Is Mom Abusing my Kid’s Emotionally?

Is Mom Abusing my Kid’s Emotionally?

emotionally distressed

I remember my grandma being partial to my brother when we were kids. It wasn’t even a secret. It was undeniable. It was loud. It was obvious. And it hurt me. I could see the difference before I learned how to speak. My 5-year old brain was trying hard to understand the reason for the different treatment my younger brother and I got from our grandmother. At first, the most logical reason, according to me, was the fact that my brother was two years younger than me. I said to myself: “He’s younger. Grandma has to baby him because he doesn’t know any better.”

However, as we grow up, I couldn’t find another reason to justify the different treatment. I couldn’t protect my heart anymore, so I had to face reality. I didn’t know the reason, but I knew that grandma loved my brother more than me. All I could do is withdraw, and that only intensified the special treatment.

My parents, other grandparents, and my aunts all noticed and tried to explain my grandma’s behavior to her. Sometimes she said it was my fault for not being too pushy as my brother; other times she promised to do better. But, she never denied her behavior. Nothing ever changed, and I was hurt over and over again. When I was in middle school, I shut down entirely when it comes to the relationship with my grandma just to protect myself. I felt like the connection that was so special to some grandmothers and their grandchildren was irreparably broken. The years of rejection numbed me, so I was just respectful and polite, nothing more. I made peace with this and I hoped the trauma was finally over. But it wasn’t.

Even though she was silently rejecting me for a decade, she noticed when I withdraw. It was as if my unsuccessful attempts for her attention and love served some weird purpose in her life. All of a sudden, I found myself carrying the burden of maintaining a relationship with my grandma that didn’t even want that relationship, and I was still a child. There was a drama every couple of months.

Oh, Jessica hasn’t been by to see mom.
You know she didn’t buy her anything for Mother’s Day?
Jessica doesn’t love mom.

More traumas. More conflicts. Only the cause for our broken relationship was never a priority to find or fix it. My parents tried to keep the peace for a while. But, one day, just before I turned 16, something changed for my parents. My dad told me I could stop doing anything to maintain that relationship and that it’s my decision if I’ll make any gestures or not.

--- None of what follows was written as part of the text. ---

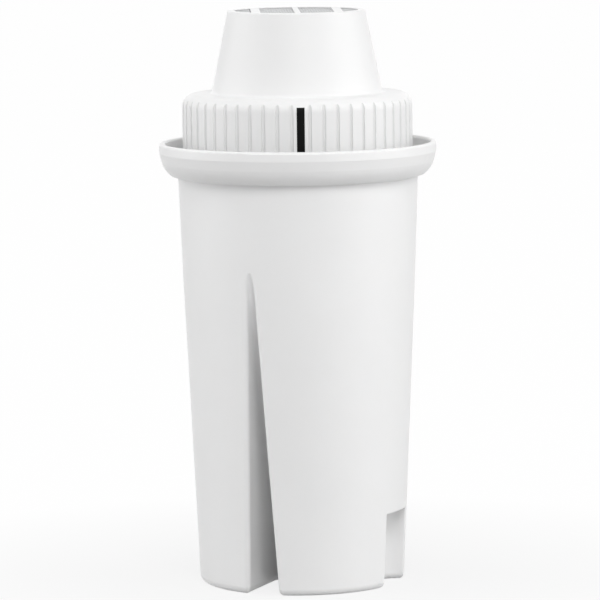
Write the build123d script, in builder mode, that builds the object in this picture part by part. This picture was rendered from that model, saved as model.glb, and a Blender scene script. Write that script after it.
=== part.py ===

Although unintentionally, my dad gave me the most important lesson about tolerating mistreatment and abuse in relationships – you simply don’t! No matter if that person is a friend or your family, you avoid them and love them only from a distance. You don’t deserve to be treated that way, especially if you’re still a child. We often fail to understand how vulnerable children are, so it’s the parents’ responsibility to protect them from emotional and physical abuse. So, if a relative’s personality defects or personal struggles are hurting your child, it’s better to cut back the access they have to your child. In the end, it’s your job to advocate for your child’s emotional wellbeing and teach them how a healthy relationship should look like, isn’t it?